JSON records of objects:

━━━━━━━━

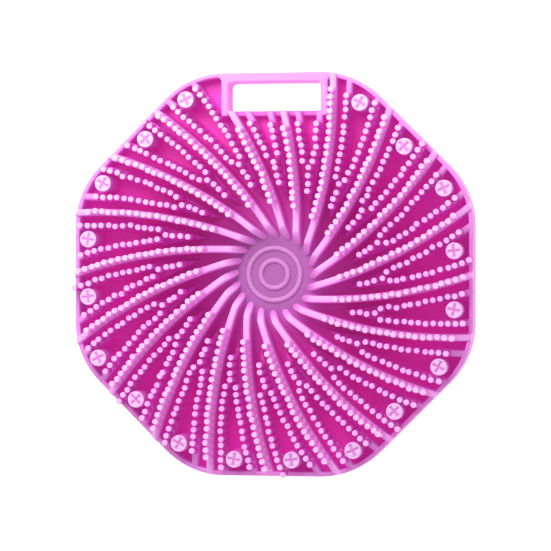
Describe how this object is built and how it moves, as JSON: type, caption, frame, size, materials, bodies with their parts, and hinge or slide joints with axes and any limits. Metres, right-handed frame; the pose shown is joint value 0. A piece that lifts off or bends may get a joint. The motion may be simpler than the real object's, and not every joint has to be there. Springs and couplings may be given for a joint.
{
  "type": "silicone cleansing brush pad",
  "caption": "Flat octagonal silicone hand-held cleansing pad with spiral and forked ribs carrying rows of soft round bristles, cross-cut posts, a ringed hub and a hanging slot.",
  "frame": {"origin": "centre of the flat back face, under the middle of the hub", "axes": "+Z out of the bristle side; +Y towards the hanging slot; +X to the right when the bristles face the viewer with the slot up"},
  "size_m": [0.12, 0.12, 0.016],
  "materials": {
    "web_silicone": "satin",
    "rim_silicone": "satin",
    "hub_silicone": "satin",
    "post_silicone": "satin",
    "bristle_silicone": "satin",
    "rib_silicone": "satin"
  },
  "bodies": {
    "root": {"base_web": "web_silicone", "fork_arm_bristles": "bristle_silicone", "fork_stem_bristles": "bristle_silicone", "forked_rib_01": "rib_silicone", "forked_rib_02": "rib_silicone", "forked_rib_03": "rib_silicone", "forked_rib_04": "rib_silicone", "forked_rib_05": "rib_silicone", "forked_rib_06": "rib_silicone", "forked_rib_07": "rib_silicone", "forked_rib_08": "rib_silicone", "forked_rib_09": "rib_silicone", "forked_rib_10": "rib_silicone", "forked_rib_11": "rib_silicone", "forked_rib_12": "rib_silicone", "forked_rib_13": "rib_silicone", "forked_rib_14": "rib_silicone", "forked_rib_15": "rib_silicone", "forked_rib_16": "rib_silicone", "forked_rib_17": "rib_silicone", "forked_rib_18": "rib_silicone", "forked_rib_19": "rib_silicone", "forked_rib_20": "rib_silicone", "hub_disc": "hub_silicone", "hub_ring_inner": "hub_silicone", "hub_ring_outer": "hub_silicone", "outer_rim": "rim_silicone", "rim_posts": "post_silicone", "slot_frame": "rim_silicone", "spiral_rib_01": "rib_silicone", "spiral_rib_02": "rib_silicone", "spiral_rib_03": "rib_silicone", "spiral_rib_04": "rib_silicone", "spiral_rib_05": "rib_silicone", "spiral_rib_06": "rib_silicone", "spiral_rib_07": "rib_silicone", "spiral_rib_08": "rib_silicone", "spiral_rib_09": "rib_silicone", "spiral_rib_10": "rib_silicone", "spiral_rib_11": "rib_silicone", "spiral_rib_12": "rib_silicone", "spiral_rib_13": "rib_silicone", "spiral_rib_14": "rib_silicone", "spiral_rib_15": "rib_silicone", "spiral_rib_16": "rib_silicone", "spiral_rib_17": "rib_silicone", "spiral_rib_18": "rib_silicone", "spiral_rib_19": "rib_silicone", "spiral_rib_20": "rib_silicone", "spiral_rib_bristles": "bristle_silicone"}
  },
  "joints": []
}
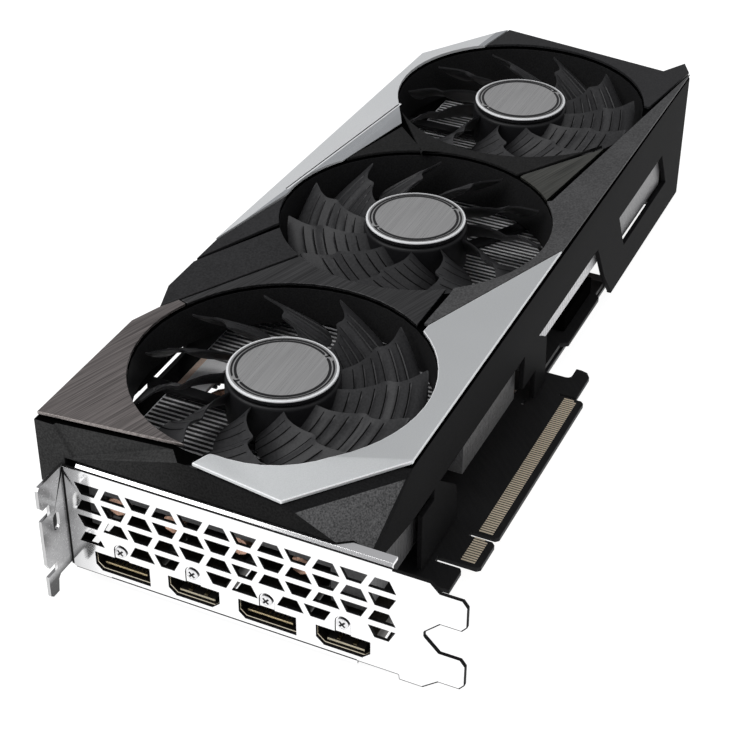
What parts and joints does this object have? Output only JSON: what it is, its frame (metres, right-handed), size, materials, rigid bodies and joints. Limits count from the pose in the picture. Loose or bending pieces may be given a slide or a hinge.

━━━━━━━━

SET EXERCISE — Make an exact copy of every entry.

RESULT FOR THIS TASK —
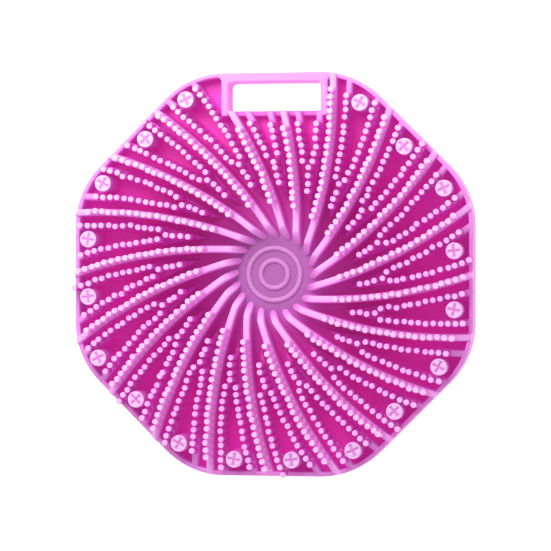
Describe how this object is built and how it moves, as JSON: type, caption, frame, size, materials, bodies with their parts, and hinge or slide joints with axes and any limits. Metres, right-handed frame; the pose shown is joint value 0. A piece that lifts off or bends may get a joint. The motion may be simpler than the real object's, and not every joint has to be there. Springs and couplings may be given for a joint.
{
  "type": "silicone cleansing brush pad",
  "caption": "Flat octagonal silicone hand-held cleansing pad with spiral and forked ribs carrying rows of soft round bristles, cross-cut posts, a ringed hub and a hanging slot.",
  "frame": {"origin": "centre of the flat back face, under the middle of the hub", "axes": "+Z out of the bristle side; +Y towards the hanging slot; +X to the right when the bristles face the viewer with the slot up"},
  "size_m": [0.12, 0.12, 0.016],
  "materials": {
    "web_silicone": "satin",
    "rim_silicone": "satin",
    "hub_silicone": "satin",
    "post_silicone": "satin",
    "bristle_silicone": "satin",
    "rib_silicone": "satin"
  },
  "bodies": {
    "root": {"base_web": "web_silicone", "fork_arm_bristles": "bristle_silicone", "fork_stem_bristles": "bristle_silicone", "forked_rib_01": "rib_silicone", "forked_rib_02": "rib_silicone", "forked_rib_03": "rib_silicone", "forked_rib_04": "rib_silicone", "forked_rib_05": "rib_silicone", "forked_rib_06": "rib_silicone", "forked_rib_07": "rib_silicone", "forked_rib_08": "rib_silicone", "forked_rib_09": "rib_silicone", "forked_rib_10": "rib_silicone", "forked_rib_11": "rib_silicone", "forked_rib_12": "rib_silicone", "forked_rib_13": "rib_silicone", "forked_rib_14": "rib_silicone", "forked_rib_15": "rib_silicone", "forked_rib_16": "rib_silicone", "forked_rib_17": "rib_silicone", "forked_rib_18": "rib_silicone", "forked_rib_19": "rib_silicone", "forked_rib_20": "rib_silicone", "hub_disc": "hub_silicone", "hub_ring_inner": "hub_silicone", "hub_ring_outer": "hub_silicone", "outer_rim": "rim_silicone", "rim_posts": "post_silicone", "slot_frame": "rim_silicone", "spiral_rib_01": "rib_silicone", "spiral_rib_02": "rib_silicone", "spiral_rib_03": "rib_silicone", "spiral_rib_04": "rib_silicone", "spiral_rib_05": "rib_silicone", "spiral_rib_06": "rib_silicone", "spiral_rib_07": "rib_silicone", "spiral_rib_08": "rib_silicone", "spiral_rib_09": "rib_silicone", "spiral_rib_10": "rib_silicone", "spiral_rib_11": "rib_silicone", "spiral_rib_12": "rib_silicone", "spiral_rib_13": "rib_silicone", "spiral_rib_14": "rib_silicone", "spiral_rib_15": "rib_silicone", "spiral_rib_16": "rib_silicone", "spiral_rib_17": "rib_silicone", "spiral_rib_18": "rib_silicone", "spiral_rib_19": "rib_silicone", "spiral_rib_20": "rib_silicone", "spiral_rib_bristles": "bristle_silicone"}
  },
  "joints": []
}
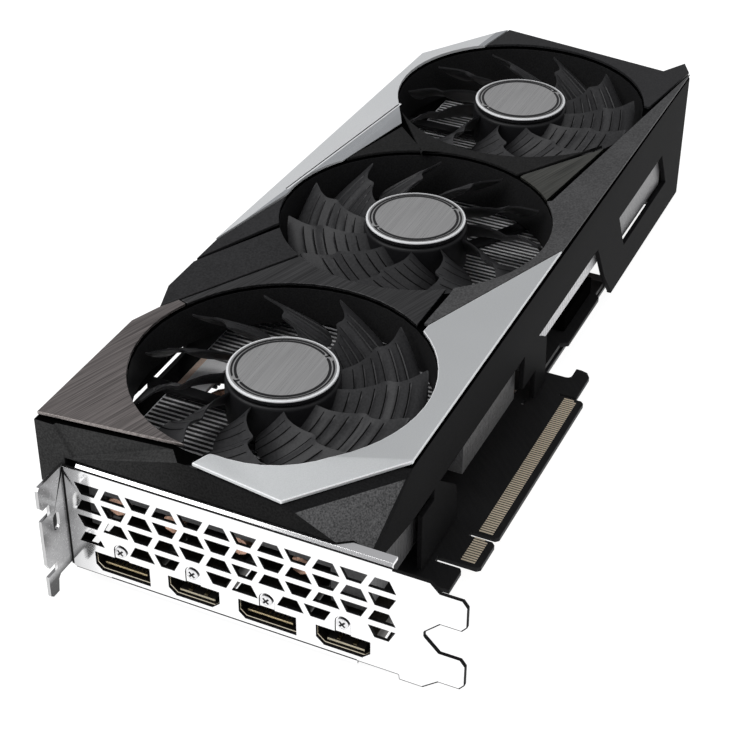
What parts and joints does this object have? Output only JSON: what it is, its frame (metres, right-handed), size, materials, rigid bodies and joints. Limits count from the pose in the picture. Loose or bending pieces may be given a slide or a hinge.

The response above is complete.